Task prompt: Only the lines from the start of the material through the line containing "return bush.cut([groove, rod(x, y, z0" are to be extracted, exactly as they appear.

[Begin]

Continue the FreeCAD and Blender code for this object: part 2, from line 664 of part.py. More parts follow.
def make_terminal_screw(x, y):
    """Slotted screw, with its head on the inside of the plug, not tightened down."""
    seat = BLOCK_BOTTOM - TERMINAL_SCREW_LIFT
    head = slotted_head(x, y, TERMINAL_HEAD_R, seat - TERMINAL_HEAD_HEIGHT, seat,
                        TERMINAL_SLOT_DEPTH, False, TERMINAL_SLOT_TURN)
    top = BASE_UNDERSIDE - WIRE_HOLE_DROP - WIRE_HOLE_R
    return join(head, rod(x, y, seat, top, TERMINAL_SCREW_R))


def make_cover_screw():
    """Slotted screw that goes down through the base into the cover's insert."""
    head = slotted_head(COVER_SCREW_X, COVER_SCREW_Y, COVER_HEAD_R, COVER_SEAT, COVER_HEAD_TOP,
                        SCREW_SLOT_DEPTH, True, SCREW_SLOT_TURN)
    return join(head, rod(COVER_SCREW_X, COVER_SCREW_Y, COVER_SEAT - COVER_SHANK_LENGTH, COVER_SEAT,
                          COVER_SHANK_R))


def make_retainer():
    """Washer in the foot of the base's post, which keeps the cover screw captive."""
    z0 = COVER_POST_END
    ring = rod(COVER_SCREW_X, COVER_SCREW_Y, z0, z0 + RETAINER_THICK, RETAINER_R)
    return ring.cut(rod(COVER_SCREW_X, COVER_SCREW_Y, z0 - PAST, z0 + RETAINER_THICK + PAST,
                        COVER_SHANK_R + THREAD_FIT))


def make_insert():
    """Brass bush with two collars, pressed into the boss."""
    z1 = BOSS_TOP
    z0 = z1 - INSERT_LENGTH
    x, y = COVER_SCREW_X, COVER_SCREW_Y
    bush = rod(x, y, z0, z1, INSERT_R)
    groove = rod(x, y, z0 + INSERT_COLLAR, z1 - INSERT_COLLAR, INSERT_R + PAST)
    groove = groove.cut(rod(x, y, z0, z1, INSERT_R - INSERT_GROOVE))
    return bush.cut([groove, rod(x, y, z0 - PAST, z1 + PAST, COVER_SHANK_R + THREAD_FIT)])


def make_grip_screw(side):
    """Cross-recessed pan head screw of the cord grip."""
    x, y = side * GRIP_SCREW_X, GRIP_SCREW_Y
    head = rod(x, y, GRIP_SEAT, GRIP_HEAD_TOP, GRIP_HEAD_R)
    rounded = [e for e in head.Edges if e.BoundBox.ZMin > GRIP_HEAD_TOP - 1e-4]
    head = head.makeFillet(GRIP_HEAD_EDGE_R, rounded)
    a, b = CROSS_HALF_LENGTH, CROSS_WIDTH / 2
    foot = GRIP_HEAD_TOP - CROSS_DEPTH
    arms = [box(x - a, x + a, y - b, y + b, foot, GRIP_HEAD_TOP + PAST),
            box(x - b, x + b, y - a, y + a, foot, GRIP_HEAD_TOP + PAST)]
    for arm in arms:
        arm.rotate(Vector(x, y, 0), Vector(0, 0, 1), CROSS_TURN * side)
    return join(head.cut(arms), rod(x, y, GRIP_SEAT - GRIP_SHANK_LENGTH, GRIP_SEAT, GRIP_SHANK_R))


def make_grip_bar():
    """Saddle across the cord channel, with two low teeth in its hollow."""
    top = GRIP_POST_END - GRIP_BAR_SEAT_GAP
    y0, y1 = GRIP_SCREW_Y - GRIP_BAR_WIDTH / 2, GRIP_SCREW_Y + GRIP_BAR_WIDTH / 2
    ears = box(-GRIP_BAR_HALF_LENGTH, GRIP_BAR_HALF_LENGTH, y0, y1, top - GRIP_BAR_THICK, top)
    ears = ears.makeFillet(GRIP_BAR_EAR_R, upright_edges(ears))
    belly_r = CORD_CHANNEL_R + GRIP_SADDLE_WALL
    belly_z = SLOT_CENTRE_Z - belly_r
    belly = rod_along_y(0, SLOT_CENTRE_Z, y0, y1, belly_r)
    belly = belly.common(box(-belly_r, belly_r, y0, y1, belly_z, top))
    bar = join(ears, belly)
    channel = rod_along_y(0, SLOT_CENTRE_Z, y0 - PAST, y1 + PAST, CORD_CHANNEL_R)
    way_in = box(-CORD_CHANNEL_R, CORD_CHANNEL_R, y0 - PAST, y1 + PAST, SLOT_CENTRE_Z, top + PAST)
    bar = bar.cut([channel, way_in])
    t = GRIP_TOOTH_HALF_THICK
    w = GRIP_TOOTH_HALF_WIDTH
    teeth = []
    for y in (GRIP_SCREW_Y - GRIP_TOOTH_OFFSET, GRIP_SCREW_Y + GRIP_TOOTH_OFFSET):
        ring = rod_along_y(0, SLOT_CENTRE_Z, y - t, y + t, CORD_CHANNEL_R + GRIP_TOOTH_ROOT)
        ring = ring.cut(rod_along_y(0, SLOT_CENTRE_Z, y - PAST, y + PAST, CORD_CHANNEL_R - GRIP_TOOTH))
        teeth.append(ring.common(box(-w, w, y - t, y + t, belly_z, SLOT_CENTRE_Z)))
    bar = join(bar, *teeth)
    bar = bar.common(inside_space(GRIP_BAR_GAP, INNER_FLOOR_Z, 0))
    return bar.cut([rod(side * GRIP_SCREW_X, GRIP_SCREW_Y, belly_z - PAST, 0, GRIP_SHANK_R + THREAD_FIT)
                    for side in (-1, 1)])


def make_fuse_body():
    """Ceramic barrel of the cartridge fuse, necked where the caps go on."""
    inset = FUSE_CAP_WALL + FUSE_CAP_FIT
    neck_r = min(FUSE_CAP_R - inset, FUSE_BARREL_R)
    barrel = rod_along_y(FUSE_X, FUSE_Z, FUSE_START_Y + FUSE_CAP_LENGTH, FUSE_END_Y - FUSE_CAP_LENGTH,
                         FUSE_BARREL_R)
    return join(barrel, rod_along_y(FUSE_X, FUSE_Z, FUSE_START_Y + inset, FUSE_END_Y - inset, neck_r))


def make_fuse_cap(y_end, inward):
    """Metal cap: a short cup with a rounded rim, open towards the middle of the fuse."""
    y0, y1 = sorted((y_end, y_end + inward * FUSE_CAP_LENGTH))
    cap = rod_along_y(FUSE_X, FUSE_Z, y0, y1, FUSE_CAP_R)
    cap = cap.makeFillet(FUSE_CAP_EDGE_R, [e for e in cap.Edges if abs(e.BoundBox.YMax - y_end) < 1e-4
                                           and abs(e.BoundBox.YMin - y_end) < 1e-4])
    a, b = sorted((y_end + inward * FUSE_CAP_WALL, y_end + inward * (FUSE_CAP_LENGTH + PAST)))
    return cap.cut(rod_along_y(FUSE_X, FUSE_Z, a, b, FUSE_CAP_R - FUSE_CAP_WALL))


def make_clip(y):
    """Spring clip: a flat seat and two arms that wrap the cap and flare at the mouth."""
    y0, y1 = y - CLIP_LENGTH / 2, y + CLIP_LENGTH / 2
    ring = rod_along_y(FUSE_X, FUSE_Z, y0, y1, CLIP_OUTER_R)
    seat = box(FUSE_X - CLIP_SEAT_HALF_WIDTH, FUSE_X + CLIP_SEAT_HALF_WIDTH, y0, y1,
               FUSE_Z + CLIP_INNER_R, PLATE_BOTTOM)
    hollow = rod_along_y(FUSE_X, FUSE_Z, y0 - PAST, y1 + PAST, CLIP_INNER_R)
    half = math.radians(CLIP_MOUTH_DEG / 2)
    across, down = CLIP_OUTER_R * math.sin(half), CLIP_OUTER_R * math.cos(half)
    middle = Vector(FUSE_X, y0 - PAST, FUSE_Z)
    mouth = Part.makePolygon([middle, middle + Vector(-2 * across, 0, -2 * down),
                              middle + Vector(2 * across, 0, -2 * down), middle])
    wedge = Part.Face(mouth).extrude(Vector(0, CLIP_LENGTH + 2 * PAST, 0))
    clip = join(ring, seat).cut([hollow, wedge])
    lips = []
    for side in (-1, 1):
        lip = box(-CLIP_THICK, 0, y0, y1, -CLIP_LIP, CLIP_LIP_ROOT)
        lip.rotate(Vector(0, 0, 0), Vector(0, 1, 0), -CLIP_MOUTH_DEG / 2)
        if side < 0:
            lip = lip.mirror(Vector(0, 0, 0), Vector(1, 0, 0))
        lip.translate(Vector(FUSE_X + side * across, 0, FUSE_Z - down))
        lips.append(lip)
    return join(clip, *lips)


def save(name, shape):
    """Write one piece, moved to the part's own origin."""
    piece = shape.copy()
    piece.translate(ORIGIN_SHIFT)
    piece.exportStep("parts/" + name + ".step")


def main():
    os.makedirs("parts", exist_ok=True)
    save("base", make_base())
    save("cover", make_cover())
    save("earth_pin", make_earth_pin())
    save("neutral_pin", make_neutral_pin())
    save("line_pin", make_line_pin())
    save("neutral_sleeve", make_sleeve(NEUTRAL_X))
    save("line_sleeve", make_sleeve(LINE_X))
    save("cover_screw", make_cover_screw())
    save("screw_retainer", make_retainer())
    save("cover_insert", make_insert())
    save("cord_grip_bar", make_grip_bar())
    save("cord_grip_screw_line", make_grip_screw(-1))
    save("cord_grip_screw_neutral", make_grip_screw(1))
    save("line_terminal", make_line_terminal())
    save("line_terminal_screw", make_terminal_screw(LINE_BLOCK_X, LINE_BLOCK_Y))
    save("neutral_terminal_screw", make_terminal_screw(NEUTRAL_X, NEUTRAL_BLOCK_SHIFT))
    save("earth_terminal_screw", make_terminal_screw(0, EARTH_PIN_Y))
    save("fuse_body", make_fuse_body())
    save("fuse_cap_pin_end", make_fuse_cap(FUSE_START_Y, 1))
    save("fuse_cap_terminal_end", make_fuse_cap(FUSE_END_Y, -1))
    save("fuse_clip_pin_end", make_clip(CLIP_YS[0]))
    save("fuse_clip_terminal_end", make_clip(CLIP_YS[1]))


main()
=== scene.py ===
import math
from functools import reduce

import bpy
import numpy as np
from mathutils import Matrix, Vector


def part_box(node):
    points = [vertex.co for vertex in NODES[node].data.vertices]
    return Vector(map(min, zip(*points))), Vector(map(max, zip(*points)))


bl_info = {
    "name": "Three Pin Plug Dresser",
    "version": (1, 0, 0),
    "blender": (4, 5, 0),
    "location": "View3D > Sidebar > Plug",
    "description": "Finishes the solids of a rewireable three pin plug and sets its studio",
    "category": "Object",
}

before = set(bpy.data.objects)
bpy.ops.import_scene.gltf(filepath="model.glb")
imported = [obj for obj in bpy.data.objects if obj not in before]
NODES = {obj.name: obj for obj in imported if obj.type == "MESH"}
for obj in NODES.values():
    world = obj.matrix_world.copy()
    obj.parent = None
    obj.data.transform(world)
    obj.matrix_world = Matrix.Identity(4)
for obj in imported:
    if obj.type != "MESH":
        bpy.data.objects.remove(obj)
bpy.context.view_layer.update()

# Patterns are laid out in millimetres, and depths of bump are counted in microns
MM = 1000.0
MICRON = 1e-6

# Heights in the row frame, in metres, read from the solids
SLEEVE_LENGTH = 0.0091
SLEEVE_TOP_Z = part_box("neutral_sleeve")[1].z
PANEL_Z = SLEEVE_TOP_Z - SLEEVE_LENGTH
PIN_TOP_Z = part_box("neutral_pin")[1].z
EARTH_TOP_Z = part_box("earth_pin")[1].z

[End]

Result:
Continue the FreeCAD and Blender code for this object: part 2, from line 664 of part.py. More parts follow.
def make_terminal_screw(x, y):
    """Slotted screw, with its head on the inside of the plug, not tightened down."""
    seat = BLOCK_BOTTOM - TERMINAL_SCREW_LIFT
    head = slotted_head(x, y, TERMINAL_HEAD_R, seat - TERMINAL_HEAD_HEIGHT, seat,
                        TERMINAL_SLOT_DEPTH, False, TERMINAL_SLOT_TURN)
    top = BASE_UNDERSIDE - WIRE_HOLE_DROP - WIRE_HOLE_R
    return join(head, rod(x, y, seat, top, TERMINAL_SCREW_R))


def make_cover_screw():
    """Slotted screw that goes down through the base into the cover's insert."""
    head = slotted_head(COVER_SCREW_X, COVER_SCREW_Y, COVER_HEAD_R, COVER_SEAT, COVER_HEAD_TOP,
                        SCREW_SLOT_DEPTH, True, SCREW_SLOT_TURN)
    return join(head, rod(COVER_SCREW_X, COVER_SCREW_Y, COVER_SEAT - COVER_SHANK_LENGTH, COVER_SEAT,
                          COVER_SHANK_R))


def make_retainer():
    """Washer in the foot of the base's post, which keeps the cover screw captive."""
    z0 = COVER_POST_END
    ring = rod(COVER_SCREW_X, COVER_SCREW_Y, z0, z0 + RETAINER_THICK, RETAINER_R)
    return ring.cut(rod(COVER_SCREW_X, COVER_SCREW_Y, z0 - PAST, z0 + RETAINER_THICK + PAST,
                        COVER_SHANK_R + THREAD_FIT))


def make_insert():
    """Brass bush with two collars, pressed into the boss."""
    z1 = BOSS_TOP
    z0 = z1 - INSERT_LENGTH
    x, y = COVER_SCREW_X, COVER_SCREW_Y
    bush = rod(x, y, z0, z1, INSERT_R)
    groove = rod(x, y, z0 + INSERT_COLLAR, z1 - INSERT_COLLAR, INSERT_R + PAST)
    groove = groove.cut(rod(x, y, z0, z1, INSERT_R - INSERT_GROOVE))
    return bush.cut([groove, rod(x, y, z0 - PAST, z1 + PAST, COVER_SHANK_R + THREAD_FIT)])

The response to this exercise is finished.